Request
Copy every line of the data exactly, leaving nothing out.

Available data

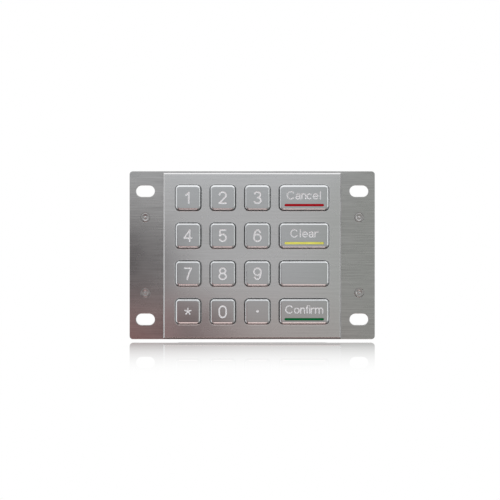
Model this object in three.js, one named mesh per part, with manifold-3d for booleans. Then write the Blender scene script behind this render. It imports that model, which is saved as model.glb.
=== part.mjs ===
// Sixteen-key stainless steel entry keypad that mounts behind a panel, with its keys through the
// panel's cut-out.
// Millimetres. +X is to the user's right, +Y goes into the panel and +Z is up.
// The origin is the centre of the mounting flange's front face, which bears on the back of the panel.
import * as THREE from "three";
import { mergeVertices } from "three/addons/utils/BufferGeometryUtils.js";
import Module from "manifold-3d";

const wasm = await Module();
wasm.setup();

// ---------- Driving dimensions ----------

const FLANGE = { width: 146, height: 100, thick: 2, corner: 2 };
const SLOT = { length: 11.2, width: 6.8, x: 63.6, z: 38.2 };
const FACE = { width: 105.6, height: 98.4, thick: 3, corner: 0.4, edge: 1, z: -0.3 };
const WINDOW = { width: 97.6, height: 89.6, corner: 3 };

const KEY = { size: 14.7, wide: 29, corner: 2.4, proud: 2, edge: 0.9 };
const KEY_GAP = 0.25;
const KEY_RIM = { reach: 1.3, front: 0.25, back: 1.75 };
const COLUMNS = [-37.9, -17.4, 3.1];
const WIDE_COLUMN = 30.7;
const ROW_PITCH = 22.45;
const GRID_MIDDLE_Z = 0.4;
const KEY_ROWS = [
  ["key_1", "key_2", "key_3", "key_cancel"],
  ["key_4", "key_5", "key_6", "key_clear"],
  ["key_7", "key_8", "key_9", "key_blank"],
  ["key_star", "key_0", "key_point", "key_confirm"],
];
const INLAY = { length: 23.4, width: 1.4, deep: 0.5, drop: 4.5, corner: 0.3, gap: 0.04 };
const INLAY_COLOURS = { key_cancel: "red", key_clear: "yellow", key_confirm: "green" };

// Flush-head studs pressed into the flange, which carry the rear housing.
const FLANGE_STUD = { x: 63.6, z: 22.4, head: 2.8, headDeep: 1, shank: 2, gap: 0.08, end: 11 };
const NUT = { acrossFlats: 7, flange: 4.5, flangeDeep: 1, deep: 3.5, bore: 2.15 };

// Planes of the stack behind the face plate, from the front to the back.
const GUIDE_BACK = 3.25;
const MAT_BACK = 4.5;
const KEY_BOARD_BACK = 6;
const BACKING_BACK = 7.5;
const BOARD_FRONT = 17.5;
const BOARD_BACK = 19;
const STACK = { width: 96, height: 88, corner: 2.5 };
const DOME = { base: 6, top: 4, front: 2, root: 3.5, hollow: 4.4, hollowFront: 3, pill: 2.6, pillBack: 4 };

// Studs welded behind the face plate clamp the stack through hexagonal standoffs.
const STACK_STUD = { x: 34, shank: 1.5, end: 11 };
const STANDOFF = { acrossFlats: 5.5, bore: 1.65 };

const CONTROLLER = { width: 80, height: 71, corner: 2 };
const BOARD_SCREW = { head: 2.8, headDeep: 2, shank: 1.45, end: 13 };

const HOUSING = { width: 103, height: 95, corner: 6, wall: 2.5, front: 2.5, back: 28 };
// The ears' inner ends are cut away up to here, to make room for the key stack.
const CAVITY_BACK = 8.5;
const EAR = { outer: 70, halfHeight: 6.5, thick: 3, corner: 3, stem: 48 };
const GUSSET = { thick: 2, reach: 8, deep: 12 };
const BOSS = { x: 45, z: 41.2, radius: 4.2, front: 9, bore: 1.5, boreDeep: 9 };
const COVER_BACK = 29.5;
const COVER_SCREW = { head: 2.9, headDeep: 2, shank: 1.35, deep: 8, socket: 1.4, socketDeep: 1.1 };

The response
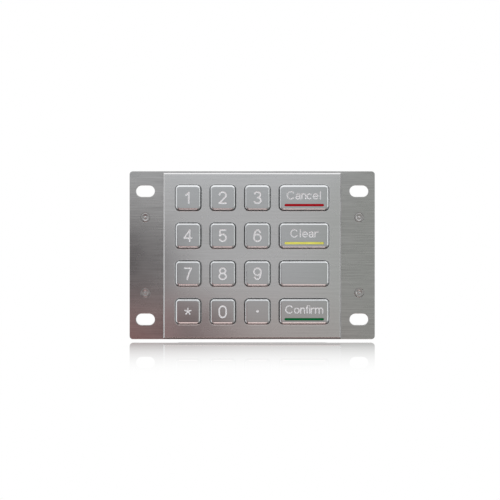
Model this object in three.js, one named mesh per part, with manifold-3d for booleans. Then write the Blender scene script behind this render. It imports that model, which is saved as model.glb.
=== part.mjs ===
// Sixteen-key stainless steel entry keypad that mounts behind a panel, with its keys through the
// panel's cut-out.
// Millimetres. +X is to the user's right, +Y goes into the panel and +Z is up.
// The origin is the centre of the mounting flange's front face, which bears on the back of the panel.
import * as THREE from "three";
import { mergeVertices } from "three/addons/utils/BufferGeometryUtils.js";
import Module from "manifold-3d";

const wasm = await Module();
wasm.setup();

// ---------- Driving dimensions ----------

const FLANGE = { width: 146, height: 100, thick: 2, corner: 2 };
const SLOT = { length: 11.2, width: 6.8, x: 63.6, z: 38.2 };
const FACE = { width: 105.6, height: 98.4, thick: 3, corner: 0.4, edge: 1, z: -0.3 };
const WINDOW = { width: 97.6, height: 89.6, corner: 3 };

const KEY = { size: 14.7, wide: 29, corner: 2.4, proud: 2, edge: 0.9 };
const KEY_GAP = 0.25;
const KEY_RIM = { reach: 1.3, front: 0.25, back: 1.75 };
const COLUMNS = [-37.9, -17.4, 3.1];
const WIDE_COLUMN = 30.7;
const ROW_PITCH = 22.45;
const GRID_MIDDLE_Z = 0.4;
const KEY_ROWS = [
  ["key_1", "key_2", "key_3", "key_cancel"],
  ["key_4", "key_5", "key_6", "key_clear"],
  ["key_7", "key_8", "key_9", "key_blank"],
  ["key_star", "key_0", "key_point", "key_confirm"],
];
const INLAY = { length: 23.4, width: 1.4, deep: 0.5, drop: 4.5, corner: 0.3, gap: 0.04 };
const INLAY_COLOURS = { key_cancel: "red", key_clear: "yellow", key_confirm: "green" };

// Flush-head studs pressed into the flange, which carry the rear housing.
const FLANGE_STUD = { x: 63.6, z: 22.4, head: 2.8, headDeep: 1, shank: 2, gap: 0.08, end: 11 };
const NUT = { acrossFlats: 7, flange: 4.5, flangeDeep: 1, deep: 3.5, bore: 2.15 };

// Planes of the stack behind the face plate, from the front to the back.
const GUIDE_BACK = 3.25;
const MAT_BACK = 4.5;
const KEY_BOARD_BACK = 6;
const BACKING_BACK = 7.5;
const BOARD_FRONT = 17.5;
const BOARD_BACK = 19;
const STACK = { width: 96, height: 88, corner: 2.5 };
const DOME = { base: 6, top: 4, front: 2, root: 3.5, hollow: 4.4, hollowFront: 3, pill: 2.6, pillBack: 4 };

// Studs welded behind the face plate clamp the stack through hexagonal standoffs.
const STACK_STUD = { x: 34, shank: 1.5, end: 11 };
const STANDOFF = { acrossFlats: 5.5, bore: 1.65 };

const CONTROLLER = { width: 80, height: 71, corner: 2 };
const BOARD_SCREW = { head: 2.8, headDeep: 2, shank: 1.45, end: 13 };

const HOUSING = { width: 103, height: 95, corner: 6, wall: 2.5, front: 2.5, back: 28 };
// The ears' inner ends are cut away up to here, to make room for the key stack.
const CAVITY_BACK = 8.5;
const EAR = { outer: 70, halfHeight: 6.5, thick: 3, corner: 3, stem: 48 };
const GUSSET = { thick: 2, reach: 8, deep: 12 };
const BOSS = { x: 45, z: 41.2, radius: 4.2, front: 9, bore: 1.5, boreDeep: 9 };
const COVER_BACK = 29.5;
const COVER_SCREW = { head: 2.9, headDeep: 2, shank: 1.35, deep: 8, socket: 1.4, socketDeep: 1.1 };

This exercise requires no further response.